→ TASK TO CARRY OUT
Reproduce exactly the lines below, from the first one through the line containing "record = json.load(file)", and omit any pictures.

→ MATERIAL SHOWN

....

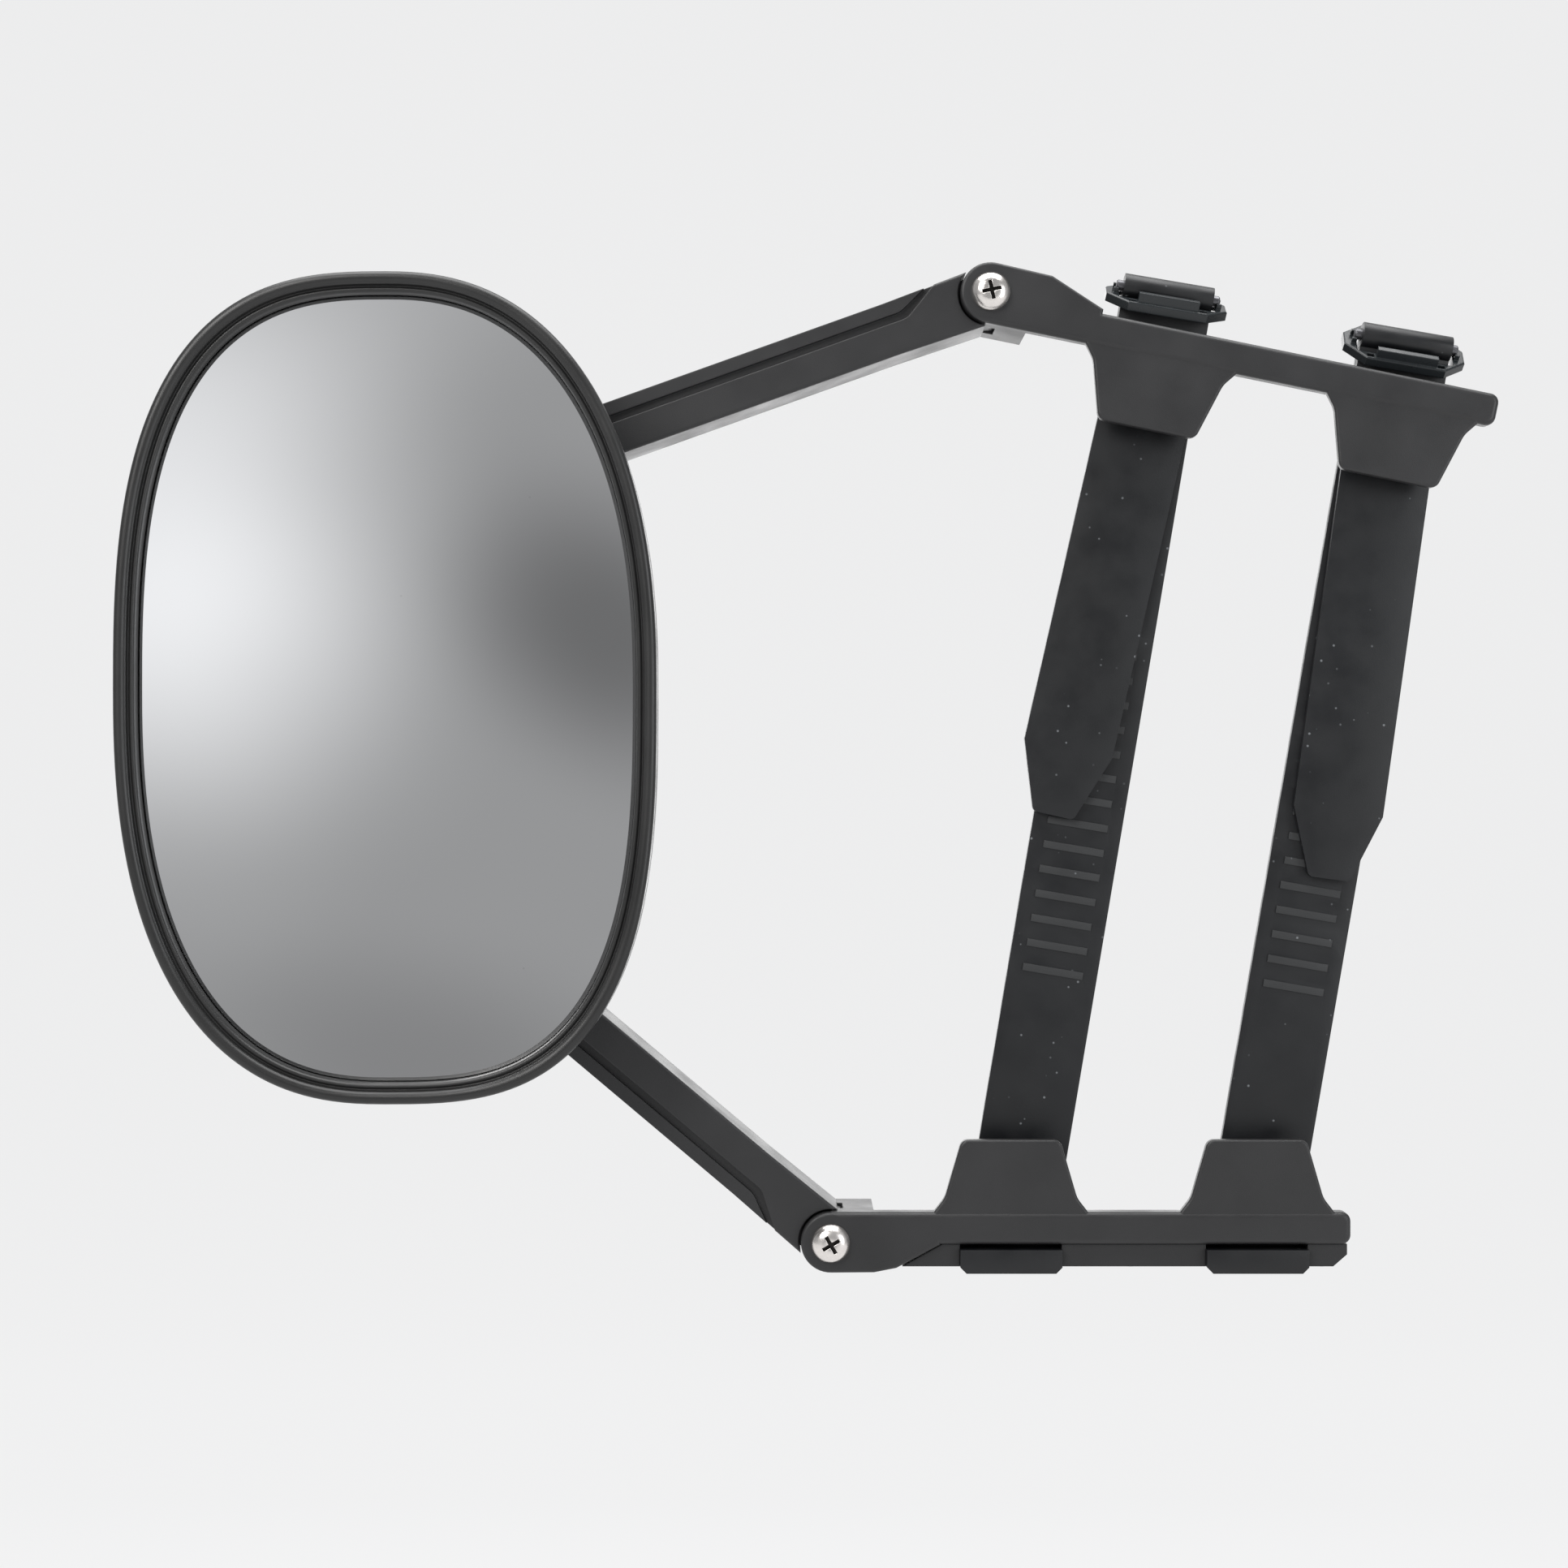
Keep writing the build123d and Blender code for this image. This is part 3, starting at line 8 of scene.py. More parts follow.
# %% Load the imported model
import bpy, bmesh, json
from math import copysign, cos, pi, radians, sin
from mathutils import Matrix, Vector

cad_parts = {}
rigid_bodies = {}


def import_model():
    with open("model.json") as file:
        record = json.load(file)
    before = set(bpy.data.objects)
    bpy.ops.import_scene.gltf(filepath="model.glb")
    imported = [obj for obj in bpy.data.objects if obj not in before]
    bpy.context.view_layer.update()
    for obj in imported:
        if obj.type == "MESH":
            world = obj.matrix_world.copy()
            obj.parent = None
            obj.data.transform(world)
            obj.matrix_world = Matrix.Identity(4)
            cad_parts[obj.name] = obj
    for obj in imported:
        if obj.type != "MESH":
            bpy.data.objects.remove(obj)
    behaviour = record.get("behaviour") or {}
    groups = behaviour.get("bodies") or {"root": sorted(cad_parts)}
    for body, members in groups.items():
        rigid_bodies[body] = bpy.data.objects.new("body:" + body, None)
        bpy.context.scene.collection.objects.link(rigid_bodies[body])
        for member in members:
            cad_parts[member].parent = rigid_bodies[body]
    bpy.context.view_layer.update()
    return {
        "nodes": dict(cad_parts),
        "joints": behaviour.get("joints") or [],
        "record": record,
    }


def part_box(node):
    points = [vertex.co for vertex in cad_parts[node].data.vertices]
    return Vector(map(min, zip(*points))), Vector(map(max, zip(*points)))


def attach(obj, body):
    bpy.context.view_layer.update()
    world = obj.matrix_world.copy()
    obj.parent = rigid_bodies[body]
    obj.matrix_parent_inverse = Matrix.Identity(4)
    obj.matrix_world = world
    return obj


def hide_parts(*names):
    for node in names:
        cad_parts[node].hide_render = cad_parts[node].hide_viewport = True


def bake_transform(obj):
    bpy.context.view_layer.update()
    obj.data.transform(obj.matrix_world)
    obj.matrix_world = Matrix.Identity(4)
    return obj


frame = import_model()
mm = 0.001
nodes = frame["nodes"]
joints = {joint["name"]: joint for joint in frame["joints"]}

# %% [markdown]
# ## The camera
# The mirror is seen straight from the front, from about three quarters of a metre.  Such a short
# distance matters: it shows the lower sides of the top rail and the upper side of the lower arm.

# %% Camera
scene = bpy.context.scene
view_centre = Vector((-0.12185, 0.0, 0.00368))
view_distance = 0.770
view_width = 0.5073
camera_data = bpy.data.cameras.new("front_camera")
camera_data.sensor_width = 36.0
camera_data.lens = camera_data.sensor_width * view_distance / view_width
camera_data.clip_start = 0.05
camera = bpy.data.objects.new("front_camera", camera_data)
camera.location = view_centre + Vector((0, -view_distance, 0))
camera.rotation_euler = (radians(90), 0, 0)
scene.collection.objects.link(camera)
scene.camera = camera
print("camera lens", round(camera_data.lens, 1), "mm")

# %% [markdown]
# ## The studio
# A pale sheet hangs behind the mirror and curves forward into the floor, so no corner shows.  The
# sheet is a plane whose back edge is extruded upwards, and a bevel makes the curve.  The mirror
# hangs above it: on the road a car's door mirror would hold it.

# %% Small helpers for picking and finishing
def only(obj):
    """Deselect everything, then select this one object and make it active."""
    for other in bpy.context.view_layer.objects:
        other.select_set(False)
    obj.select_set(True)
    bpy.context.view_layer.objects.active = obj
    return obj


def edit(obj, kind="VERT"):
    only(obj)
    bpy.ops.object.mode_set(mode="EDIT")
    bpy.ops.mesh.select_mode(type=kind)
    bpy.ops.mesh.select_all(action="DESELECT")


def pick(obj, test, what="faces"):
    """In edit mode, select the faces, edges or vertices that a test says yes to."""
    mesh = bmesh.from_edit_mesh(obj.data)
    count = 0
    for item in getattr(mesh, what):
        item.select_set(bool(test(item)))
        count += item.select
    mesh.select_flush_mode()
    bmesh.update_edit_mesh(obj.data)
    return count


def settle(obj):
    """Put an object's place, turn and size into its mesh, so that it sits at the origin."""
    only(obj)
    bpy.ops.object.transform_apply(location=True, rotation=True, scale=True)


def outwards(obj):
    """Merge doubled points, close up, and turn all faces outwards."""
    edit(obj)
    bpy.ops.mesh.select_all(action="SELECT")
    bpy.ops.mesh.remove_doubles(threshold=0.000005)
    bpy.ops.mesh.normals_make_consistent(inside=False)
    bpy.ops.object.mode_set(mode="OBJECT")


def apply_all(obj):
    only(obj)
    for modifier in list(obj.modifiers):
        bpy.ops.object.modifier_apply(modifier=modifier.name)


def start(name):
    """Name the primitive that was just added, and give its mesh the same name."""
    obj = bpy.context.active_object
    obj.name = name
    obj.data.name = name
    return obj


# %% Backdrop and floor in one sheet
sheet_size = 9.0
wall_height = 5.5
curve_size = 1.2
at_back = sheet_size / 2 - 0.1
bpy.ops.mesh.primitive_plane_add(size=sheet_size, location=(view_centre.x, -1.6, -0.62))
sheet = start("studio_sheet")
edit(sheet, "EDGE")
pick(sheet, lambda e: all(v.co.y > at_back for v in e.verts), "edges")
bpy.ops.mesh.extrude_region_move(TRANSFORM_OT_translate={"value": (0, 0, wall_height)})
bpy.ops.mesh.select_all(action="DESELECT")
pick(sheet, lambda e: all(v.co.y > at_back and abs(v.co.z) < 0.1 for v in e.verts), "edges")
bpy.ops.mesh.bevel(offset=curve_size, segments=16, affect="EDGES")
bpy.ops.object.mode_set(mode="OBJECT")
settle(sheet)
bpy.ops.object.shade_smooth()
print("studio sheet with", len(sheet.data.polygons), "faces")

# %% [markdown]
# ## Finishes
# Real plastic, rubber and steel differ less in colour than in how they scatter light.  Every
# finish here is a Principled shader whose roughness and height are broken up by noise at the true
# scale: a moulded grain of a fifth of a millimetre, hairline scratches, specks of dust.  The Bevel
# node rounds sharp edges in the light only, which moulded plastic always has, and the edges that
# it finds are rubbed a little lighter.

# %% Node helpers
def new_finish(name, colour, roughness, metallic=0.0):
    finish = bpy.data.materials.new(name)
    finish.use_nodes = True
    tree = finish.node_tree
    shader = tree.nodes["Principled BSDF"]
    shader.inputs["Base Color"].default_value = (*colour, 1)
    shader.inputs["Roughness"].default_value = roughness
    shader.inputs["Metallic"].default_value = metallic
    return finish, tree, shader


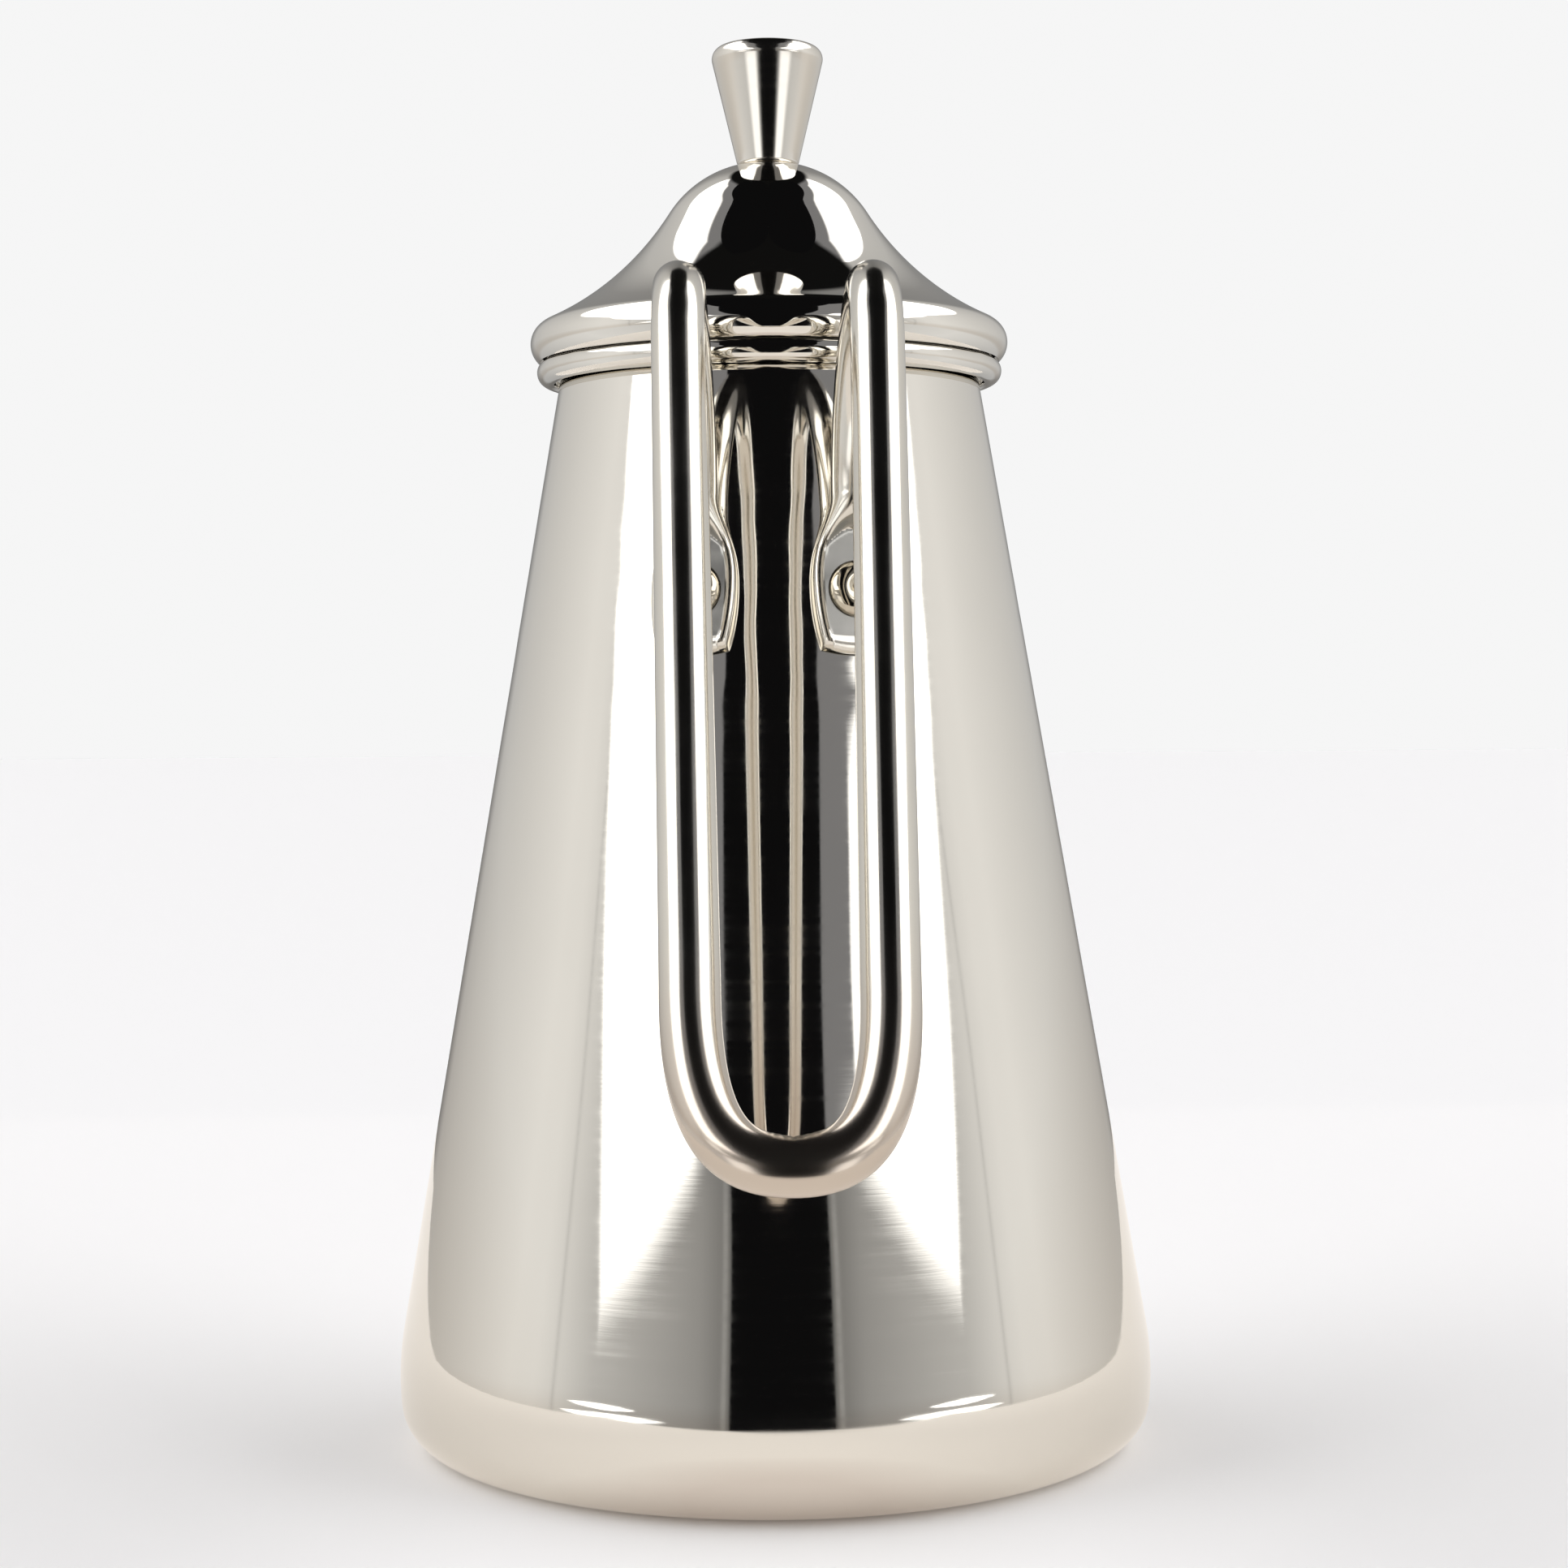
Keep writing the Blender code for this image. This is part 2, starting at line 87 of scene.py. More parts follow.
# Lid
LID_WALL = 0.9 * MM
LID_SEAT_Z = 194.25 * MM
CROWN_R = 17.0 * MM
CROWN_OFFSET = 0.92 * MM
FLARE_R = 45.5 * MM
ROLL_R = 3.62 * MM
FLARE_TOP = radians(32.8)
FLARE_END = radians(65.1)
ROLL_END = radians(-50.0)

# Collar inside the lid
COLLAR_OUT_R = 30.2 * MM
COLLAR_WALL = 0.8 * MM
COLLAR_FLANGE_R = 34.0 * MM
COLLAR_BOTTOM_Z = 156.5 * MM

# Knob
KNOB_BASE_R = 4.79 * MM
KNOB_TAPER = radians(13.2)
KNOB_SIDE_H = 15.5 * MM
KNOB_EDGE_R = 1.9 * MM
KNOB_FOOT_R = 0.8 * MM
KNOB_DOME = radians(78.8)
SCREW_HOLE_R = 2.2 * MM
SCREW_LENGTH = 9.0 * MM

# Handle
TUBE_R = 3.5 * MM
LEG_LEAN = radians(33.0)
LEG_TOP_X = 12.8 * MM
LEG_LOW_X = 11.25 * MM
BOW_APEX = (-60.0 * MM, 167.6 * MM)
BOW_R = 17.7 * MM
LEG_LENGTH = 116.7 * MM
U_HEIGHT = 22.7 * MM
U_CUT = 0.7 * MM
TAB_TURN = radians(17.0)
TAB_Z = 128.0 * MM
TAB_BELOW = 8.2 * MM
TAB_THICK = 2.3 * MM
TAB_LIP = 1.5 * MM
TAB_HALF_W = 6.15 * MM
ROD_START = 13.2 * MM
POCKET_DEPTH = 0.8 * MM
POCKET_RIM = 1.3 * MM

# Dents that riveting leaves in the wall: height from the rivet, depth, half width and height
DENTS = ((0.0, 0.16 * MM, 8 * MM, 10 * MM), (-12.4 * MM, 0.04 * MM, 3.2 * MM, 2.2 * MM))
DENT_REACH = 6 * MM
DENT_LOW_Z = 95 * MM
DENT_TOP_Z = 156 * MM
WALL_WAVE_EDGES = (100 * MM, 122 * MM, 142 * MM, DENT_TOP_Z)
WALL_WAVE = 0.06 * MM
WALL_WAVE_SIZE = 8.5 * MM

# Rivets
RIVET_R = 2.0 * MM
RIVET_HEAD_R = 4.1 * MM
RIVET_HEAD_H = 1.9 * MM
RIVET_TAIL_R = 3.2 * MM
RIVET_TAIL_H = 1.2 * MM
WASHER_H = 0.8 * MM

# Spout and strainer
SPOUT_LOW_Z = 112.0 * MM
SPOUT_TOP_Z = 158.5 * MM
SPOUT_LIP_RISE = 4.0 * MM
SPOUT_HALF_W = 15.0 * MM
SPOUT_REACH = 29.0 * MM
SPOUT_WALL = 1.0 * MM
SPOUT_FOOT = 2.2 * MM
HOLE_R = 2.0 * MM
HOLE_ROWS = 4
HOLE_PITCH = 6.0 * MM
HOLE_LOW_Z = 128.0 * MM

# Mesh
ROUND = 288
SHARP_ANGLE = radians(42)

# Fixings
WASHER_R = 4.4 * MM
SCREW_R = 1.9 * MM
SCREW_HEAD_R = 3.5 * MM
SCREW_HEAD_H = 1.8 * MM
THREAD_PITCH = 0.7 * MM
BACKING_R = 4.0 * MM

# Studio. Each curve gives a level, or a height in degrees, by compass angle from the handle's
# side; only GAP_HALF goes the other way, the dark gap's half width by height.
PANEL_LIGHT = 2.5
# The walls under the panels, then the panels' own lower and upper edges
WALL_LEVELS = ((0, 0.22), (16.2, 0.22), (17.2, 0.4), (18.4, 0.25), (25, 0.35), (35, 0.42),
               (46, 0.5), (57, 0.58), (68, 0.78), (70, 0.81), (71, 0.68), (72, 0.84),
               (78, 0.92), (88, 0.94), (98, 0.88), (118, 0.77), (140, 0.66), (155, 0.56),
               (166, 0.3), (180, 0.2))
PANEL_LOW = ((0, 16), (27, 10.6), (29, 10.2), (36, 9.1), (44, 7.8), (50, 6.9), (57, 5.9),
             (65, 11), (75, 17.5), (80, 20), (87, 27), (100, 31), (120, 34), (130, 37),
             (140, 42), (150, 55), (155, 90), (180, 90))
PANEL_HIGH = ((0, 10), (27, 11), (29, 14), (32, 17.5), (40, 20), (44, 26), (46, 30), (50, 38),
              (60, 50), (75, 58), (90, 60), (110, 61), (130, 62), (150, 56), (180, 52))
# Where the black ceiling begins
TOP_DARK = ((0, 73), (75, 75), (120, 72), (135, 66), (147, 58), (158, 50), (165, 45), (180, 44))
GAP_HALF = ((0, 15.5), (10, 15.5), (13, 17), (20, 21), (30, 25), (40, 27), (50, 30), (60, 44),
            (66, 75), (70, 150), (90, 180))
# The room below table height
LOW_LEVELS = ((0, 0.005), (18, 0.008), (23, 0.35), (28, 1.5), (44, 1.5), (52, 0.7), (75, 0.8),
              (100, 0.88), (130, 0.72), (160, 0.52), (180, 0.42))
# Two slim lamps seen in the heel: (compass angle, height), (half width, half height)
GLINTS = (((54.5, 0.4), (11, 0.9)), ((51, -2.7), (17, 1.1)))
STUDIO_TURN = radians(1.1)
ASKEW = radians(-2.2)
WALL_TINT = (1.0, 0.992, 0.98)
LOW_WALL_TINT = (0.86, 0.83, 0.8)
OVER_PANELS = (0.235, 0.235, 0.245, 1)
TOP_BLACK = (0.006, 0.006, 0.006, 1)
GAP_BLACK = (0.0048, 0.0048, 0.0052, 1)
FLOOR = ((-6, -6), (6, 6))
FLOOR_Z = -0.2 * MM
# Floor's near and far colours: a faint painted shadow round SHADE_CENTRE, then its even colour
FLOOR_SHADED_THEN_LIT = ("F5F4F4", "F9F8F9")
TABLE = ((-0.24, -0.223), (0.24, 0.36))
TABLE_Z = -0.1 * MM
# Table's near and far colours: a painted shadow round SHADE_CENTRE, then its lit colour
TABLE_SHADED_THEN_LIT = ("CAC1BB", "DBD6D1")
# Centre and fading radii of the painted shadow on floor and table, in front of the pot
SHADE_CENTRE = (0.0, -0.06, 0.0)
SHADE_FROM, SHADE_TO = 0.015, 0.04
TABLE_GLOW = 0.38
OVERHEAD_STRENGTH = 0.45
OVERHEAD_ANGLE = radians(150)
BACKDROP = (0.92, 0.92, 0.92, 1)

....

→ THE REPLY
Keep writing the build123d and Blender code for this image. This is part 3, starting at line 8 of scene.py. More parts follow.
# %% Load the imported model
import bpy, bmesh, json
from math import copysign, cos, pi, radians, sin
from mathutils import Matrix, Vector

cad_parts = {}
rigid_bodies = {}


def import_model():
    with open("model.json") as file:
        record = json.load(file)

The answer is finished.